Geosouthern being private isn't talking but the fact they are drilling ahead on 11 active Washington Co. permits and moving dirt on several more multi-well pads in that same trend area seems to say they are happy with the three big (10 - 14 MMCF/D) gas wells they've completed recently.

30+ IRR nothing to sneeze at. What does fine print say about assumed prices? I think I see it but cannot make it out.

Note their NGL / gas / Condensate pie chart - some reasonable liquids (about 33% total)

Note 2 at the bottom of that chart says "IRR sensitivities based on consensus pricing as of 3/1/18, $60/$3.06 for 2018, $60/$3.05 for 2019, $62.00/$3.13 for 2020, $61.75/$3.19 for 2021, $57.00/$3.22 for 2022 and thereafter for WTI and Henry Hub, respectively."
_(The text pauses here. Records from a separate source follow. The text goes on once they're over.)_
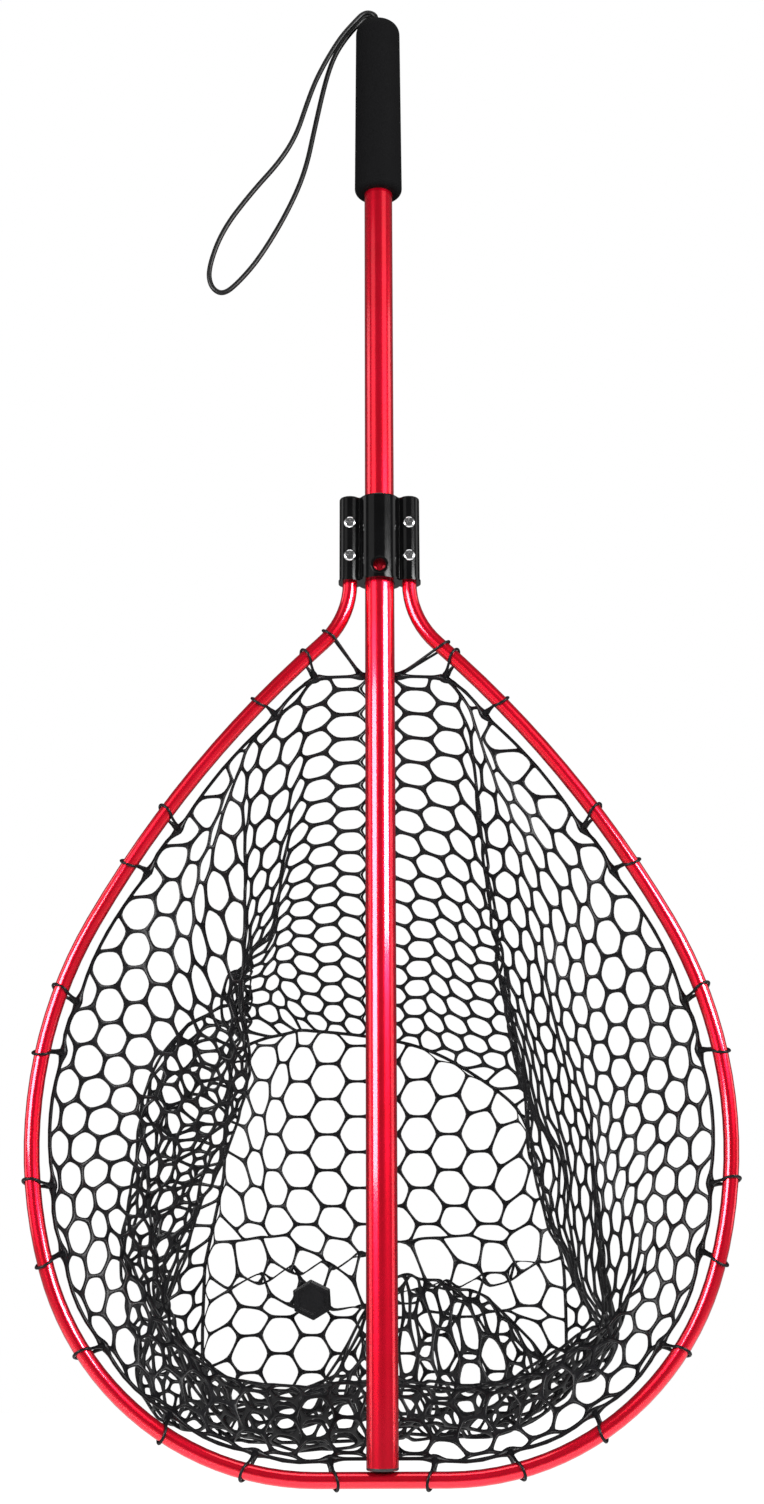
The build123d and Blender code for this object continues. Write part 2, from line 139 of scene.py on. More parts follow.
class Shader:
    """A Principled material with short ways to add the nodes that the finishes share."""

    def __init__(self, name, **sockets):
        self.material = bpy.data.materials.new(name)
        self.material.use_nodes = True
        self.nodes = self.material.node_tree.nodes
        self.links = self.material.node_tree.links
        self.surface = self.nodes["Principled BSDF"]
        for socket, value in sockets.items():
            self.surface.inputs[socket.replace("_", " ")].default_value = value

    def node(self, kind, **values):
        """A new node, with its settings or input values."""
        made = self.nodes.new(kind)
        for key, value in values.items():
            if hasattr(made, key):
                setattr(made, key, value)
            else:
                made.inputs[key.replace("_", " ")].default_value = value
        return made

    def place(self, stretch=(1, 1, 1)):
        """Object coordinates, stretched along each axis."""
        coordinates = self.node("ShaderNodeTexCoord")
        mapping = self.node("ShaderNodeMapping", Scale=stretch)
        self.links.new(coordinates.outputs["Object"], mapping.inputs["Vector"])
        return mapping.outputs["Vector"]

    def noise(self, scale, detail=4, stretch=(1, 1, 1)):
        made = self.node("ShaderNodeTexNoise", Scale=scale, Detail=detail)
        self.links.new(self.place(stretch), made.inputs["Vector"])
        return made.outputs["Fac"]

    def ramp(self, value, low, high, start=0.3, end=0.7):
        """Spreads a value between two colours."""
        made = self.node("ShaderNodeValToRGB")
        for element, position, colour in zip(made.color_ramp.elements, (start, end), (low, high)):
            element.position = position
            element.color = (*colour, 1)
        self.links.new(value, made.inputs["Fac"])
        return made.outputs["Color"]

    def spread(self, value, low, high):
        """Spreads a value from 0 to 1 between two numbers."""
        made = self.node("ShaderNodeMapRange")
        made.inputs["To Min"].default_value = low
        made.inputs["To Max"].default_value = high
        self.links.new(value, made.inputs["Value"])
        return made.outputs["Result"]

    def feed(self, output, socket):
        self.links.new(output, self.surface.inputs[socket])

    def bump(self, height, distance, strength=1.0):
        made = self.node("ShaderNodeBump", Strength=strength, Distance=distance)
        self.links.new(height, made.inputs["Height"])
        self.links.new(made.outputs["Normal"], self.surface.inputs["Normal"])


def red_anodised():
    """Dyed, drawn aluminium: faint lines along the tube and a slightly uneven dye."""
    s = Shader("red_anodised", Metallic=0.85, Coat_Weight=0.9, Coat_Roughness=0.08)
    s.feed(s.ramp(s.noise(35), (0.76, 0.000, 0.016), (0.88, 0.000, 0.026)), "Base Color")
    s.feed(s.spread(s.noise(90, stretch=(1, 1, 0.1)), 0.20, 0.27), "Roughness")
    s.bump(s.noise(400, 2), 0.00001, 0.05)
    return s.material


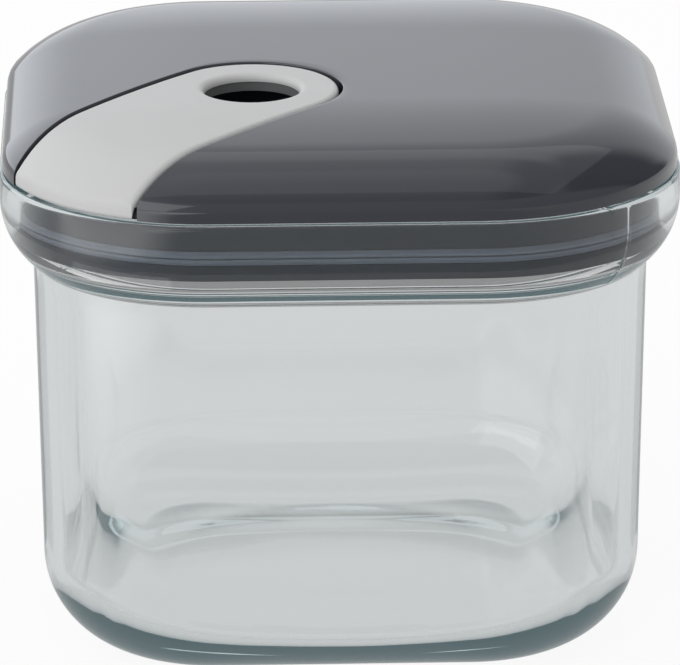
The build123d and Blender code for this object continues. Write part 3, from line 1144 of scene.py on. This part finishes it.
@dataclass(frozen=True)
class Studio:
    """A pale floor, a white surround and soft lamps. A span is where an ease starts and ends."""

    floor_half: float = 8.0
    floor_drop: float = 0.00004
    floor_tone: Colour = (0.80, 0.80, 0.80)
    seen_white: float = 1.02
    through_tone: float = 0.66
    glow_share: float = 0.9
    table_front: float = 0.40
    table_left: float = 2.4
    table_right: float = 0.35
    table_back_span: Span = (-0.25, 0.1)
    table_left_span: Span = (-0.12, -0.26)
    table_ahead_span: Span = (0.0, -0.12)
    table_right_span: Span = (0.10, 0.35)
    facing_blend: float = 0.5
    # painted shade on the table seen through glass at grazing angles, for the jar's contact shadow
    painted_shade_depth: float = 0.7
    painted_shade_span: Span = (0.74, 0.92)
    sky_fill: float = 0.60
    sky_tint: Colour = (0.93, 0.96, 1.0)
    sky_front: float = 0.55
    sky_back: float = 1.10
    sky_low: float = 0.30
    sky_left: float = 0.75
    sky_right: float = 0.05
    back_span: Span = (-0.15, 0.45)
    low_span: Span = (0.75, 0.10)
    left_span: Span = (-0.12, -0.60)
    right_span: Span = (0.45, 0.75)
    right_low_span: Span = (0.85, 0.75)
    fade_depth: float = 0.2
    fade_span: Span = (-0.1, 0.2)
    panel_turn: float = math.radians(66)
    panel_depth: float = 0.86
    panel_span: Span = (0.48, 0.24)
    panel_ahead_span: Span = (0.40, 0.52)
    shade_all: float = 0.32
    shade_right: float = 0.45
    shade_low_span: Span = (0.84, 0.90)
    shade_high_span: Span = (0.985, 0.95)
    shade_right_span: Span = (0.10, 0.25)
    lamp_aim: float = 0.06
    lamps: tuple[Lamp, ...] = (
        Lamp("overhead", (0.0, 0.5, 1.9), (2.4, 2.0), 6.0),
        Lamp("left_front", (-1.5, -1.1, 1.1), (2.6, 2.0), 21.0),
    )

    @staticmethod
    def ease(value: Socket, span: Span) -> Socket:
        """Ease from 0 to 1 as a value goes over a span."""
        return value.graph.node("ShaderNodeMapRange", {"interpolation_type": "SMOOTHSTEP"},
                                {"Value": value, "From Min": span[0], "From Max": span[1]})

    @staticmethod
    def part(vector: Socket, axis: Sequence[float]) -> Socket:
        """How far a vector goes along an axis."""
        return vector.graph.node("ShaderNodeVectorMath", {"operation": "DOT_PRODUCT"},
                                 {0: vector, 1: tuple(axis)}, "Value")

    def floor(self) -> None:
        """Lay a large plane: white to the camera, a table of uneven light in gloss, a pale tone through
        glass with painted shade at grazing angles, and lit for the rest.
        """
        half, low = self.floor_half, -self.floor_drop
        corners = [(-half, -half, low), (half, -half, low), (half, half, low), (-half, half, low)]
        mesh = bpy.data.meshes.new("floor")
        mesh.from_pydata(corners, [], [(0, 1, 2, 3)])
        made = add_object("floor", mesh)
        material = bpy.data.materials.new("pale_floor")
        graph = Graph(material)
        camera, mirrored, through = graph.rays()
        spot = graph.place()
        across, along = self.part(spot, (1, 0, 0)), self.part(spot, (0, 1, 0))
        back = self.ease(along, self.table_back_span) * (self.through_tone - self.table_front)
        left = self.ease(across, self.table_left_span) * self.ease(along, self.table_ahead_span)
        right = self.ease(across, self.table_right_span)
        table = self.table_front + back + left * self.table_left + right * self.table_right
        # painted shade: the table seen through the glass darkens at grazing angles, standing in for the
        # jar's contact shadow
        facing = graph.node("ShaderNodeLayerWeight", {}, {"Blend": self.facing_blend}, "Facing")
        painted_shade = self.painted_shade_depth * self.ease(facing, self.painted_shade_span)
        level = camera * self.seen_white + mirrored * table
        level = level + through * self.through_tone * (1 - painted_shade)
        glow = graph.node("ShaderNodeEmission", {}, {"Strength": level})
        matte = graph.node("ShaderNodeBsdfDiffuse", {}, {"Color": (*self.floor_tone, 1.0)})
        share = camera.greatest(mirrored.greatest(through)) * self.glow_share
        mixed = graph.node("ShaderNodeMixShader", {}, {0: share, 1: matte, 2: glow})
        graph.node("ShaderNodeOutputMaterial", {}, {"Surface": mixed})
        made.data.materials.append(material)

    def sky(self, graph: Graph) -> Socket:
        """What gloss reflects: bright behind and to the left, dim in front, with a dark panel to the right.

        Args:
            graph: The world's graph.

        Returns:
            The brightness by direction.
        """
        way = graph.node("ShaderNodeTexCoord", output="Generated")
        across, along, up = (self.part(way, axis) for axis in ((1, 0, 0), (0, 1, 0), (0, 0, 1)))
        turn = self.panel_turn
        beside = abs(self.part(way, (math.cos(turn), -math.sin(turn), 0)))
        ahead = self.part(way, (math.sin(turn), math.cos(turn), 0))
        panel = self.ease(beside, self.panel_span) * self.ease(ahead, self.panel_ahead_span)
        shade = self.ease(up, self.shade_low_span) * self.ease(up, self.shade_high_span)
        shade = shade * (self.shade_all + self.ease(across, self.shade_right_span) * self.shade_right)
        back = self.sky_back - self.sky_front + self.ease(up, self.low_span) * self.sky_low
        right = self.ease(across, self.right_span) * self.ease(up, self.right_low_span)
        level = self.sky_front + self.ease(along, self.back_span) * back
        level = level + self.ease(across, self.left_span) * self.sky_left + right * self.sky_right
        level = level * (1 - self.fade_depth * self.ease(across, self.fade_span))
        return level * (1 - self.panel_depth * panel) * (1 - shade)

    def surround(self) -> None:
        """Make the world: white to the camera, pale through glass, uneven for gloss and even for light."""
        world = bpy.data.worlds.new("studio")
        bpy.context.scene.world = world
        graph = Graph(world)
        camera, mirrored, through = graph.rays()
        rest = (1 - camera) * (1 - mirrored) * (1 - through)
        level = camera + mirrored * self.sky(graph) + rest * self.sky_fill + through * self.through_tone
        colour = graph.mix(mirrored, (1.0, 1.0, 1.0), self.sky_tint)
        glow = graph.node("ShaderNodeBackground", {}, {"Color": colour, "Strength": level})
        graph.node("ShaderNodeOutputWorld", {}, {"Surface": glow})

    def light(self) -> None:
        """Set up the floor, the surround and the lamps."""
        self.floor()
        self.surround()
        for lamp in self.lamps:
            lamp.hang(self.lamp_aim)


def main() -> None:
    """Build the canister's looks round the frame."""
    logging.basicConfig(level=logging.INFO, format="%(message)s")
    bpy.context.scene.view_settings.view_transform = "Standard"
    View().place()
    Studio().light()
    finishes = {
        Slot.GLASS: PressedGlass("pressed_glass").material(),
        Slot.COVER: GlossPlastic("smoke_gloss").material(),
        Slot.BASE: SatinPlastic("dark_satin", (0.014, 0.022, 0.036), (0.018, 0.027, 0.042)).material(),
        Slot.FRAME: SatinPlastic("mid_satin", (0.13, 0.132, 0.135), (0.15, 0.152, 0.155)).material(),
        Slot.LEVER: SatinPlastic("light_satin").material(),
        Slot.SILICONE: SoftSilicone("grey_silicone_rubber").material(),
        Slot.STEEL: DrawnSteel("drawn_steel").material(),
    }
    dress_nodes(finishes)
    GlassJar().build(finishes[Slot.GLASS])
    LidCover().build(finishes[Slot.COVER])
    PullLever().build(finishes[Slot.LEVER])


if __name__ == "__main__":
    main()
Since Wildhorse like a lot of others always talks in terms of BOE's I'm wondering how NGL's were priced in their economics.
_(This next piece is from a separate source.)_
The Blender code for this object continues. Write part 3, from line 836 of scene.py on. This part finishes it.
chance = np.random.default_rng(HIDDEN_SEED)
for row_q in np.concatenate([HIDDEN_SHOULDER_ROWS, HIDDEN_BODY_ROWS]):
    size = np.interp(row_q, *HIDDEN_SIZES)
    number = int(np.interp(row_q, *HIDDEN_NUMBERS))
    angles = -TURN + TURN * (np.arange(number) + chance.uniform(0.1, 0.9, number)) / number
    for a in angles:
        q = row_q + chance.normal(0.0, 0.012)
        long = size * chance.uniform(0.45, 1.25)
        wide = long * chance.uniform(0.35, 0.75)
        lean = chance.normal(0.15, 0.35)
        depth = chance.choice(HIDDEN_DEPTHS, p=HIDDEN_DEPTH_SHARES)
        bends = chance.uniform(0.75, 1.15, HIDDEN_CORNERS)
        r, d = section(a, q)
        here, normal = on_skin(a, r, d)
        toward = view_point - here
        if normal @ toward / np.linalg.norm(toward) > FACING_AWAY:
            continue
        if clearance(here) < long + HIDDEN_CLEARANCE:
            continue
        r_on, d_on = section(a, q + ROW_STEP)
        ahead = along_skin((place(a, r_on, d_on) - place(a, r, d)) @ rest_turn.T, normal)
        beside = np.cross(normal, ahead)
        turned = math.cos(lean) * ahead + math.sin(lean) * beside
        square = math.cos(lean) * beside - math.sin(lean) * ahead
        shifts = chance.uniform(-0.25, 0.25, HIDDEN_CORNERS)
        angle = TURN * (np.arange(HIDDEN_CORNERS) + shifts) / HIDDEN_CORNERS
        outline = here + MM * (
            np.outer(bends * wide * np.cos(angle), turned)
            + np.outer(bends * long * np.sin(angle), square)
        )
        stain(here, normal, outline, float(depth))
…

Hmm, their gas price strip is high to real world right now. I bet that NGL pricing is buried somewhere in the appendix at the end of their presentation

I am thinking that maybe their gas strip price is including a btu adjustment for the ngl content of the gas since there is no mention of NGL pricing.

Possible but surprised if they did this since they are showing a three product flow in their pie chart.
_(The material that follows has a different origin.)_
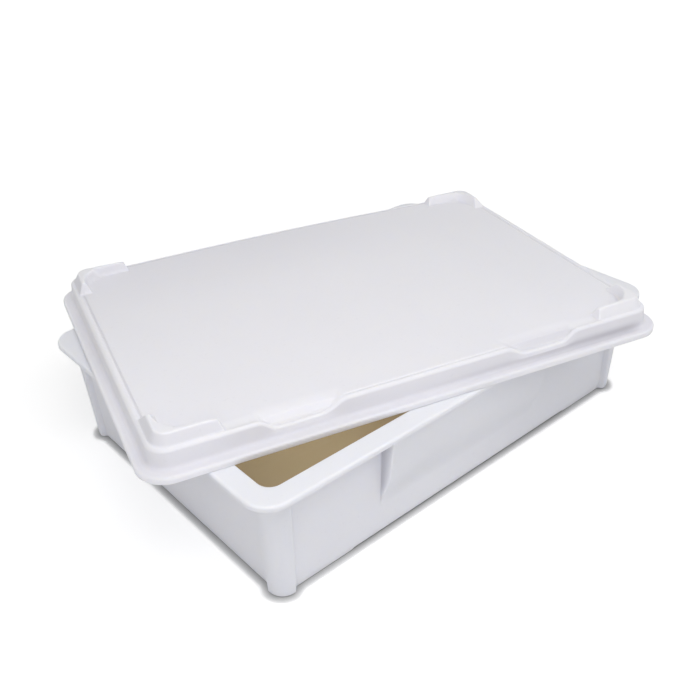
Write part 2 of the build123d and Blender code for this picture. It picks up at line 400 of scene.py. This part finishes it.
def scoopCut(along, inset):
    # How deep the scoops go below the deck: the lesser of the S-curve seen from the front and
    # the slope seen from the side, joined by a power mean, so that the crease is rounded
    d = lid
    deck, x = d["deckHeight"], abs(along)
    fall = (softStep(x, d["scoopStart"], d["scoopDipStart"])
            - softStep(x, d["scoopDipEnd"], d["scoopEnd"]))
    fromFront = (deck - d["scoopFloor"]) * fall
    rollStart = d["scoopDepth"] - d["scoopRoll"]
    slope = np.clip((inset - d["skirtFoot"]) / (rollStart - d["skirtFoot"]), 0, 1)
    roll = np.clip((d["scoopDepth"] - inset) / d["scoopRoll"], 0, 1)
    fromSide = (d["scoopRollDrop"] * roll ** 2
                + (deck - d["scoopFloor"] - d["scoopRollDrop"]) * (1 - slope))
    power, least = d["scoopBlend"], d["scoopLeast"]
    return ((fromFront + least) ** -power + (fromSide + least) ** -power) ** (-1 / power) - least


def troughCut(along, inset):
    # Between a scoop and its corner tab the deck steps down to a shallow trough, with a soft
    # step on each of its four sides
    d = lid
    x = abs(along)
    across = (softStep(-inset, -d["troughReach"], -d["grooveLong"])
              * softStep(inset, d["troughStart"], d["grooveLong"]))
    lengthwise = (softStep(x, d["scoopDipEnd"], d["scoopEnd"])
                  * (1 - softStep(x, d["tabLongStart"] - d["troughSide"],
                                  d["tabLongStart"] + d["troughSide"])))
    return d["troughDepth"] * across * lengthwise


def roundedInset(fromShort, fromLong, centre):
    # How far in a point is from a rounded rectangle's edge, whose corner circles are centred
    # that far in from both sides
    corner = centre - np.hypot(np.clip(centre - fromShort, 0, None),
                               np.clip(centre - fromLong, 0, None))
    return np.where((fromShort < centre) & (fromLong < centre), corner,
                    np.minimum(fromShort, fromLong))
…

The gas strip they are showing would be about an 1100 Btu gas if I am looking at it correctly

Hello. Just checking in. Haven't seen much activity on this site lately. Have you heard any more Mr. ML on EOG and Lavaca County North part lately? Any bites anywhere on any companies drilling North of Hallettsville? Everyone has been so quiet on this site lately so making sure I'm just not getting the emails of conversations or if it's just been quiet. Thanks.

EOG has not reported any production to Tx RRC as of the latest possible month (February) / this goes for either active or pending status.

Any observations in the field? Perhaps tankers taking fluids (oil / condensate or water) off of location?

As to other companies, Geosouthern has permitted SWD well near their Ammansville operations - positive sign that they are looking to spend this sort of $$$ for this area.